Aim of the exercise: All entries below are to be set down again, identical to the source.
start
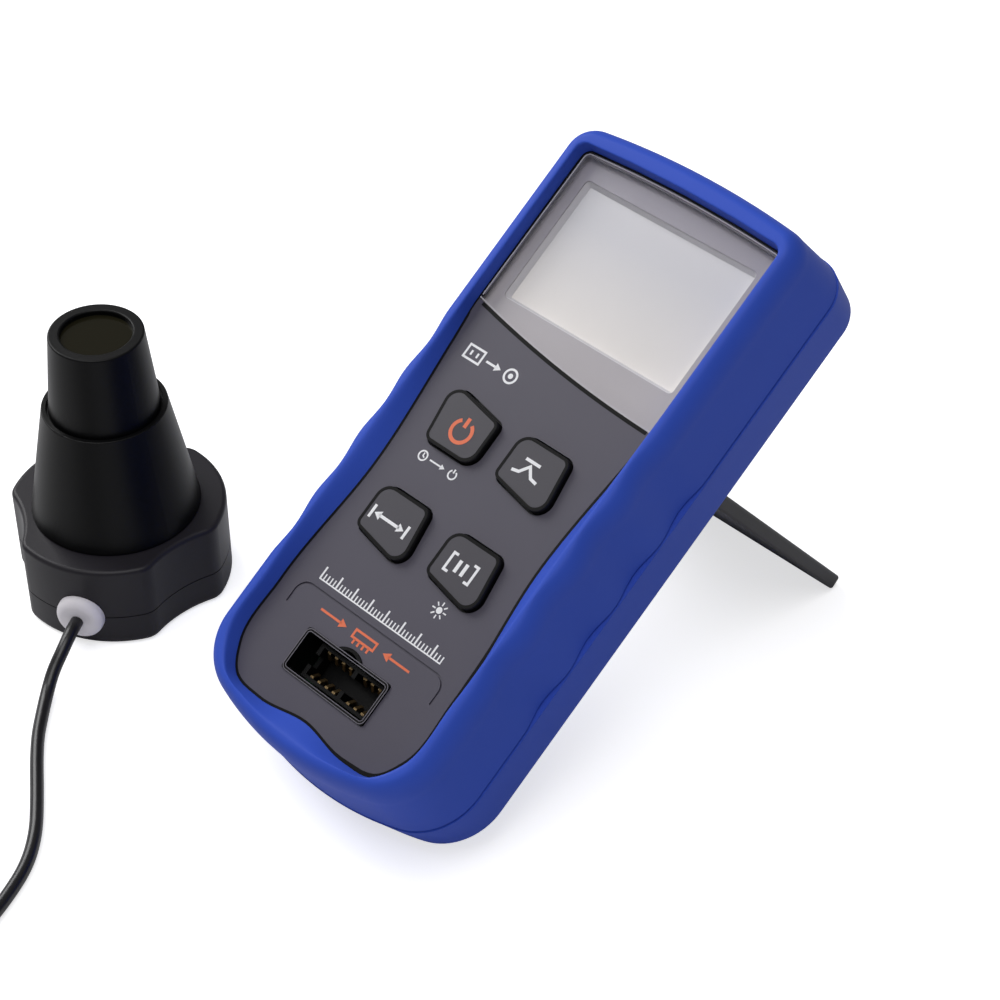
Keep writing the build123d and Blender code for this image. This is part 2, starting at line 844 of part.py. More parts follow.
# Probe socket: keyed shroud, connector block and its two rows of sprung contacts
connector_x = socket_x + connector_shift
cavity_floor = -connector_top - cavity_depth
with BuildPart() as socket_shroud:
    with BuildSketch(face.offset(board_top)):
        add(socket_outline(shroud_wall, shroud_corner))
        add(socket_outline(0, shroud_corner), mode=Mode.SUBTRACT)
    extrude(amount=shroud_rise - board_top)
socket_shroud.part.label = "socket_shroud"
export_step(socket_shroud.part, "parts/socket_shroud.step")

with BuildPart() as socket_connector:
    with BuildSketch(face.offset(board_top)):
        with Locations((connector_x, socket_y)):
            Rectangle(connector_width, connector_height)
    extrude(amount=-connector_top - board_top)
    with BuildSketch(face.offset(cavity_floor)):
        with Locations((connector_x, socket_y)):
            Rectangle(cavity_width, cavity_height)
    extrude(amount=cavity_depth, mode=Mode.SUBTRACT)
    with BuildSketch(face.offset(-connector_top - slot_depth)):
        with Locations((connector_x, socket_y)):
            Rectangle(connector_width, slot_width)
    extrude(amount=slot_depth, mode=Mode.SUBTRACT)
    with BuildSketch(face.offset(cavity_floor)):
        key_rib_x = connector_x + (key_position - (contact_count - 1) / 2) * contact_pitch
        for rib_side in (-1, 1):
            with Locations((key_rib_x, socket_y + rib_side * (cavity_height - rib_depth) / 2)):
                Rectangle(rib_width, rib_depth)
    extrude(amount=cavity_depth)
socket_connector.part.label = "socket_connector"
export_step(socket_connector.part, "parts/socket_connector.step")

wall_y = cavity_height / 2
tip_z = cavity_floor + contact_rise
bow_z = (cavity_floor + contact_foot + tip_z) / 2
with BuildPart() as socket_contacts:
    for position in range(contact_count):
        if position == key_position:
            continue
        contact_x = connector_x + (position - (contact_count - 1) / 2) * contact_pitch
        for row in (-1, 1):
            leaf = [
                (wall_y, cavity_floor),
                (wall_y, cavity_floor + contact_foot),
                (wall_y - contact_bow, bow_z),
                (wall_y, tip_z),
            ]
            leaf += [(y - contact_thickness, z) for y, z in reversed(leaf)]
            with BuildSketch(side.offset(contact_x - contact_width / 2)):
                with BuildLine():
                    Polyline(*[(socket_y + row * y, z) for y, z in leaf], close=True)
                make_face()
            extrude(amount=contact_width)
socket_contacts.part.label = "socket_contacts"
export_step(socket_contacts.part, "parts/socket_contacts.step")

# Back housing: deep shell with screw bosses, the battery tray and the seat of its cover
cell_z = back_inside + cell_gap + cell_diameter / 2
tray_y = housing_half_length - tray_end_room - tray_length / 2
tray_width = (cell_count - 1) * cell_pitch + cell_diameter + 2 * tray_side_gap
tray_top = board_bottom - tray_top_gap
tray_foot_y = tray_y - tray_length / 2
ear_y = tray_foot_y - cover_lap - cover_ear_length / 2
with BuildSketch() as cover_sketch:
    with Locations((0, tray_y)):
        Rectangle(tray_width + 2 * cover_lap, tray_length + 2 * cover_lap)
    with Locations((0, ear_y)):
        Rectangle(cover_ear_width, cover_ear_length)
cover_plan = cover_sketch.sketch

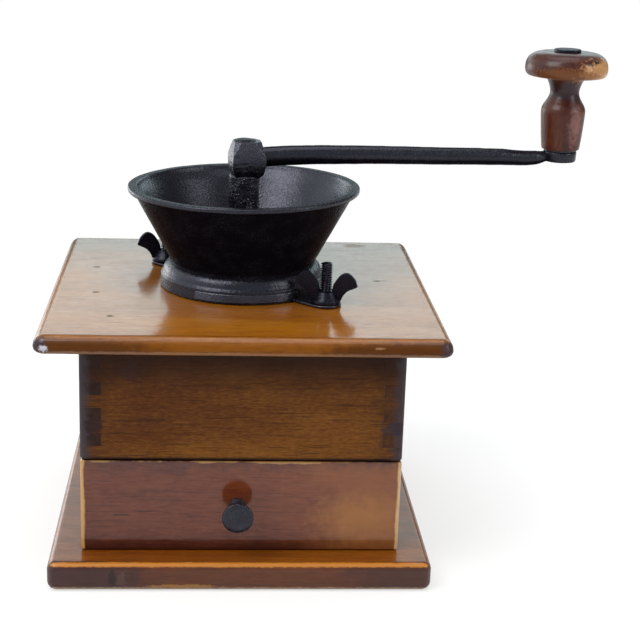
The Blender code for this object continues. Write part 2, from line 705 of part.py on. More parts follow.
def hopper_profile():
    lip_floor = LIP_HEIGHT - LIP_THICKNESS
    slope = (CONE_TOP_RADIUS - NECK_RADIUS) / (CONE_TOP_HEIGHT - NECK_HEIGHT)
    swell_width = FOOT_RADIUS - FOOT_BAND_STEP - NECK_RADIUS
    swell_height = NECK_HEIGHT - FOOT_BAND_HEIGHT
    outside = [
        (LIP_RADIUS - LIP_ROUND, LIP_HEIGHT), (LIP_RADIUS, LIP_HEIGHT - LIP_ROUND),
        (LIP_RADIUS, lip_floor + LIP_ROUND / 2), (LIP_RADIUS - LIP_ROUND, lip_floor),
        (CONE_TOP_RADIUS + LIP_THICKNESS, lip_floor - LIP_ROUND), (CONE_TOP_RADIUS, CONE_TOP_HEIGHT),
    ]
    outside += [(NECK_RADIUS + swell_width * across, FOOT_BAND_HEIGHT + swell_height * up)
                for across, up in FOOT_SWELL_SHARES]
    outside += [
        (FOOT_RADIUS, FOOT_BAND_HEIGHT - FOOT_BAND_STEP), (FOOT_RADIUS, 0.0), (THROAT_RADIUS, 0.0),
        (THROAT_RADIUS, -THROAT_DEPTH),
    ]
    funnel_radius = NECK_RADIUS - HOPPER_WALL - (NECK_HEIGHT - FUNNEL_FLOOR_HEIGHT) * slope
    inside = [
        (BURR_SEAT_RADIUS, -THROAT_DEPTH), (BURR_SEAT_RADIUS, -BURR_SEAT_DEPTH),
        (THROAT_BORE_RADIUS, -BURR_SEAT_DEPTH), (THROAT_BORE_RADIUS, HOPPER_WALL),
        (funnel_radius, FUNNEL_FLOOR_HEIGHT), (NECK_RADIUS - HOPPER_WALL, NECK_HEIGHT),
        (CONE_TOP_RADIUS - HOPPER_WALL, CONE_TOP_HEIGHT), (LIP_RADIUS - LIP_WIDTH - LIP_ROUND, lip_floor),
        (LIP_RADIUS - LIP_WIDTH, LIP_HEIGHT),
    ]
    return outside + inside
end
Task output:
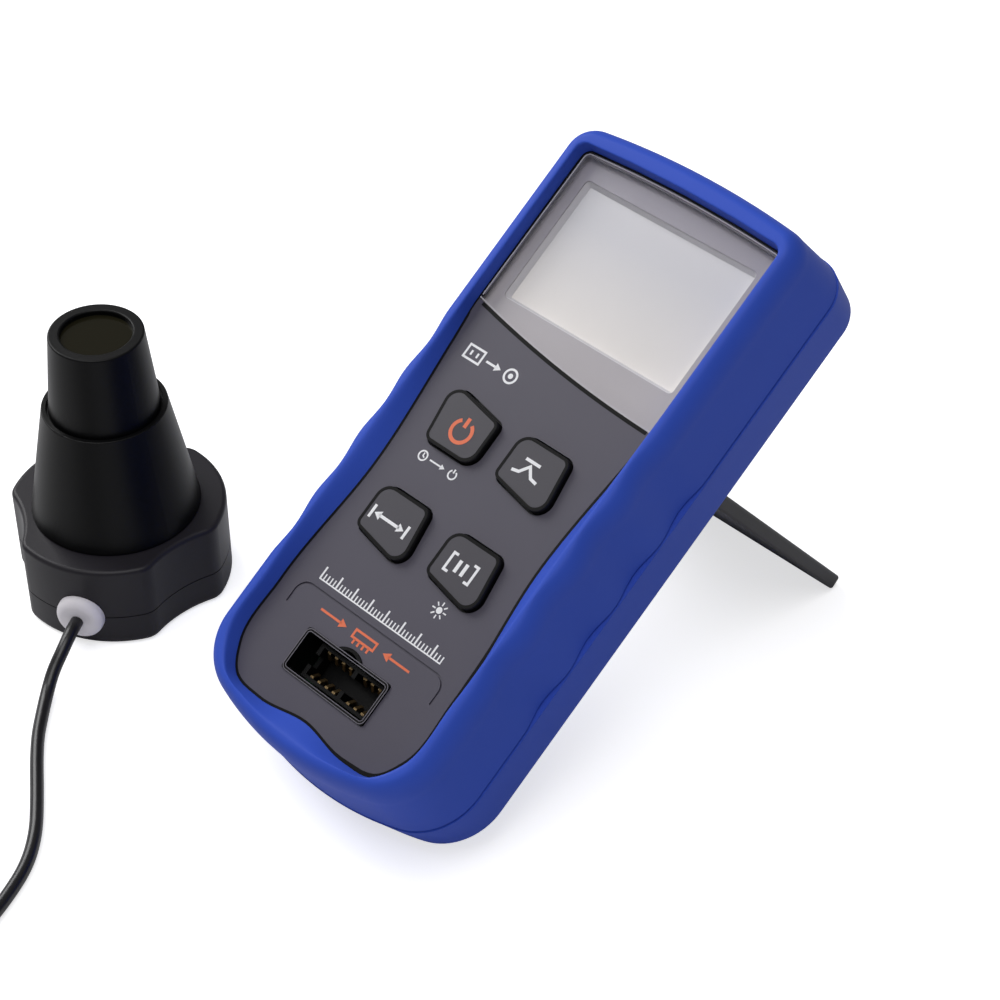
Keep writing the build123d and Blender code for this image. This is part 2, starting at line 844 of part.py. More parts follow.
# Probe socket: keyed shroud, connector block and its two rows of sprung contacts
connector_x = socket_x + connector_shift
cavity_floor = -connector_top - cavity_depth
with BuildPart() as socket_shroud:
    with BuildSketch(face.offset(board_top)):
        add(socket_outline(shroud_wall, shroud_corner))
        add(socket_outline(0, shroud_corner), mode=Mode.SUBTRACT)
    extrude(amount=shroud_rise - board_top)
socket_shroud.part.label = "socket_shroud"
export_step(socket_shroud.part, "parts/socket_shroud.step")

with BuildPart() as socket_connector:
    with BuildSketch(face.offset(board_top)):
        with Locations((connector_x, socket_y)):
            Rectangle(connector_width, connector_height)
    extrude(amount=-connector_top - board_top)
    with BuildSketch(face.offset(cavity_floor)):
        with Locations((connector_x, socket_y)):
            Rectangle(cavity_width, cavity_height)
    extrude(amount=cavity_depth, mode=Mode.SUBTRACT)
    with BuildSketch(face.offset(-connector_top - slot_depth)):
        with Locations((connector_x, socket_y)):
            Rectangle(connector_width, slot_width)
    extrude(amount=slot_depth, mode=Mode.SUBTRACT)
    with BuildSketch(face.offset(cavity_floor)):
        key_rib_x = connector_x + (key_position - (contact_count - 1) / 2) * contact_pitch
        for rib_side in (-1, 1):
            with Locations((key_rib_x, socket_y + rib_side * (cavity_height - rib_depth) / 2)):
                Rectangle(rib_width, rib_depth)
    extrude(amount=cavity_depth)
socket_connector.part.label = "socket_connector"
export_step(socket_connector.part, "parts/socket_connector.step")

wall_y = cavity_height / 2
tip_z = cavity_floor + contact_rise
bow_z = (cavity_floor + contact_foot + tip_z) / 2
with BuildPart() as socket_contacts:
    for position in range(contact_count):
        if position == key_position:
            continue
        contact_x = connector_x + (position - (contact_count - 1) / 2) * contact_pitch
        for row in (-1, 1):
            leaf = [
                (wall_y, cavity_floor),
                (wall_y, cavity_floor + contact_foot),
                (wall_y - contact_bow, bow_z),
                (wall_y, tip_z),
            ]
            leaf += [(y - contact_thickness, z) for y, z in reversed(leaf)]
            with BuildSketch(side.offset(contact_x - contact_width / 2)):
                with BuildLine():
                    Polyline(*[(socket_y + row * y, z) for y, z in leaf], close=True)
                make_face()
            extrude(amount=contact_width)
socket_contacts.part.label = "socket_contacts"
export_step(socket_contacts.part, "parts/socket_contacts.step")

# Back housing: deep shell with screw bosses, the battery tray and the seat of its cover
cell_z = back_inside + cell_gap + cell_diameter / 2
tray_y = housing_half_length - tray_end_room - tray_length / 2
tray_width = (cell_count - 1) * cell_pitch + cell_diameter + 2 * tray_side_gap
tray_top = board_bottom - tray_top_gap
tray_foot_y = tray_y - tray_length / 2
ear_y = tray_foot_y - cover_lap - cover_ear_length / 2
with BuildSketch() as cover_sketch:
    with Locations((0, tray_y)):
        Rectangle(tray_width + 2 * cover_lap, tray_length + 2 * cover_lap)
    with Locations((0, ear_y)):
        Rectangle(cover_ear_width, cover_ear_length)
cover_plan = cover_sketch.sketch

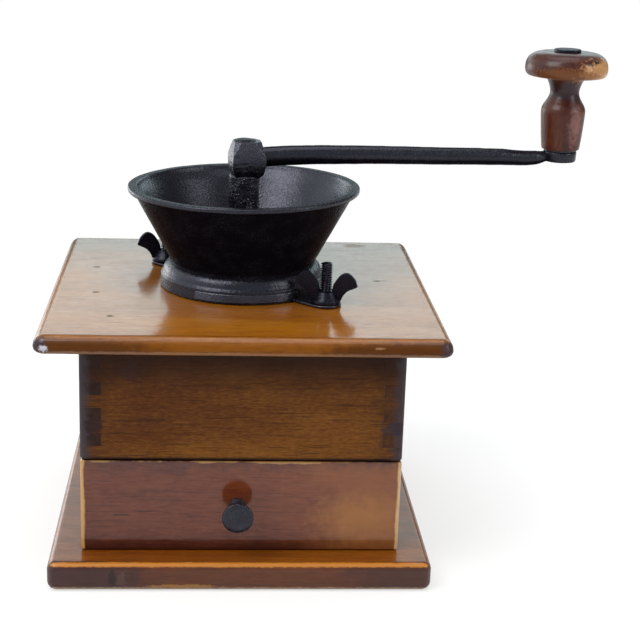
The Blender code for this object continues. Write part 2, from line 705 of part.py on. More parts follow.
def hopper_profile():
    lip_floor = LIP_HEIGHT - LIP_THICKNESS
    slope = (CONE_TOP_RADIUS - NECK_RADIUS) / (CONE_TOP_HEIGHT - NECK_HEIGHT)
    swell_width = FOOT_RADIUS - FOOT_BAND_STEP - NECK_RADIUS
    swell_height = NECK_HEIGHT - FOOT_BAND_HEIGHT
    outside = [
        (LIP_RADIUS - LIP_ROUND, LIP_HEIGHT), (LIP_RADIUS, LIP_HEIGHT - LIP_ROUND),
        (LIP_RADIUS, lip_floor + LIP_ROUND / 2), (LIP_RADIUS - LIP_ROUND, lip_floor),
        (CONE_TOP_RADIUS + LIP_THICKNESS, lip_floor - LIP_ROUND), (CONE_TOP_RADIUS, CONE_TOP_HEIGHT),
    ]
    outside += [(NECK_RADIUS + swell_width * across, FOOT_BAND_HEIGHT + swell_height * up)
                for across, up in FOOT_SWELL_SHARES]
    outside += [
        (FOOT_RADIUS, FOOT_BAND_HEIGHT - FOOT_BAND_STEP), (FOOT_RADIUS, 0.0), (THROAT_RADIUS, 0.0),
        (THROAT_RADIUS, -THROAT_DEPTH),
    ]
    funnel_radius = NECK_RADIUS - HOPPER_WALL - (NECK_HEIGHT - FUNNEL_FLOOR_HEIGHT) * slope
    inside = [
        (BURR_SEAT_RADIUS, -THROAT_DEPTH), (BURR_SEAT_RADIUS, -BURR_SEAT_DEPTH),
        (THROAT_BORE_RADIUS, -BURR_SEAT_DEPTH), (THROAT_BORE_RADIUS, HOPPER_WALL),
        (funnel_radius, FUNNEL_FLOOR_HEIGHT), (NECK_RADIUS - HOPPER_WALL, NECK_HEIGHT),
        (CONE_TOP_RADIUS - HOPPER_WALL, CONE_TOP_HEIGHT), (LIP_RADIUS - LIP_WIDTH - LIP_ROUND, lip_floor),
        (LIP_RADIUS - LIP_WIDTH, LIP_HEIGHT),
    ]
    return outside + inside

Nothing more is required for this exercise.